One of the requirements of dive trainers is that they prepare, for every training dive they undertake, a written Diving Project Plan, with associated risk assessment.
The plan should detail aims of the dive and how it will be conducted, including the numbers of, and relationships between, instructors and pupils.
"Customers should be aware that they have a right to ask if a Diving Project Plan exists, and to see it for themselves," said Tee.
The issue of instructor-to-pupil ratios is an important one, highlighted by the recent enquiry into the death of a 17-year-old student in Scotland in 1999. The HSE does not specify rigid instructor-to-pupil ratios, but requires the trainer to "identify the minimum size of team for a safe diving operation based on the requirements of the risk assessment and diving project plan".
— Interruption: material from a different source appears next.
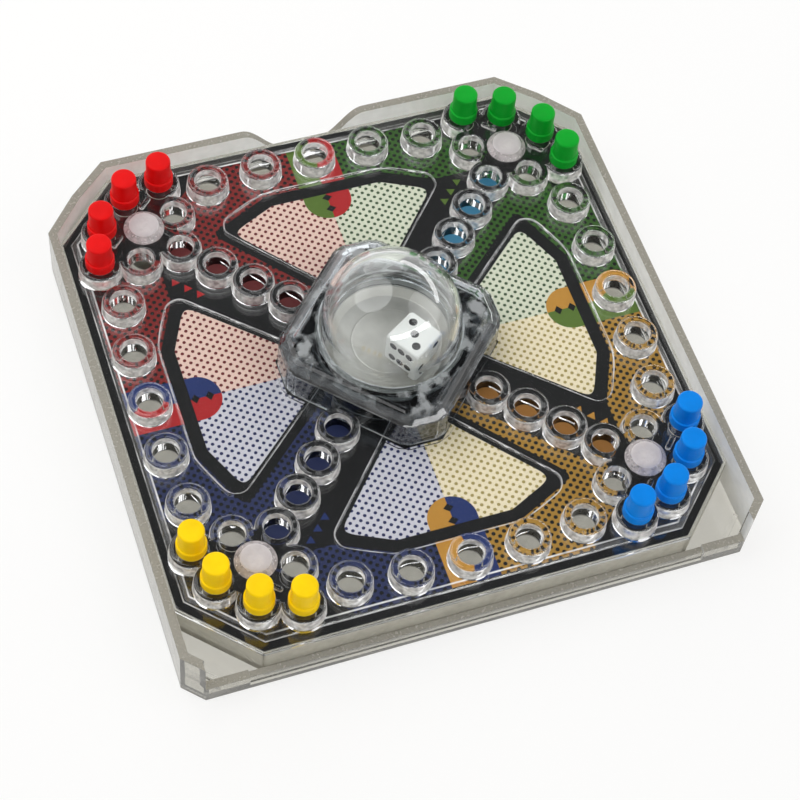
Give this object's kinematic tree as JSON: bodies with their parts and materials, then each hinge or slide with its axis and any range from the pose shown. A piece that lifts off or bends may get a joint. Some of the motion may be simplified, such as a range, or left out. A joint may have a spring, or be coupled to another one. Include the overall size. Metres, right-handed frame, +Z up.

It adds: "For recreational diving instruction this needs to take into account the number of 'trainees' and appropriate instructor-to-student ratios in the water."
Where allegedly inadequate supervision has led to an incident, the case is judged on its merits.
"The HSE will assess the risk factor calculations for a specific dive plan, and come to decision as to whether the assessment was well judged or ill conceived," HSE inspector Mike Harwood told Divernet.
"It's largely a matter of common sense. Certainly, for diving in British waters, the assessment needs to take into account the possibility of loss of visibility, and the ratios that would be required to ensure a safe return to the surface."
What the HSE does specify is that the minimum number for a training diving group should be three - two under water and one on the surface, one of whom should be the diving supervisor.
The two under water should be "capable of rendering assistance to each other in the event of an emergency". One of one these divers can be a student, "provided that he or she has been trained in rescue techniques and has reached the minimum competency level required for this task set out by the appropriate recreational diving organisation".
This means that a novice diver with no rescue skills should be accompanied under water by more than one other diver. A commercially employed instructor who takes a beginner without rescue skills diving, one to one, is breaking the law.
Trainers are guided on the Diving at Work Regulations by Approved Codes of Practice. Five booklets cover sport diving, inshore and offshore commercial diving, media work, and scientific or archaeological activities.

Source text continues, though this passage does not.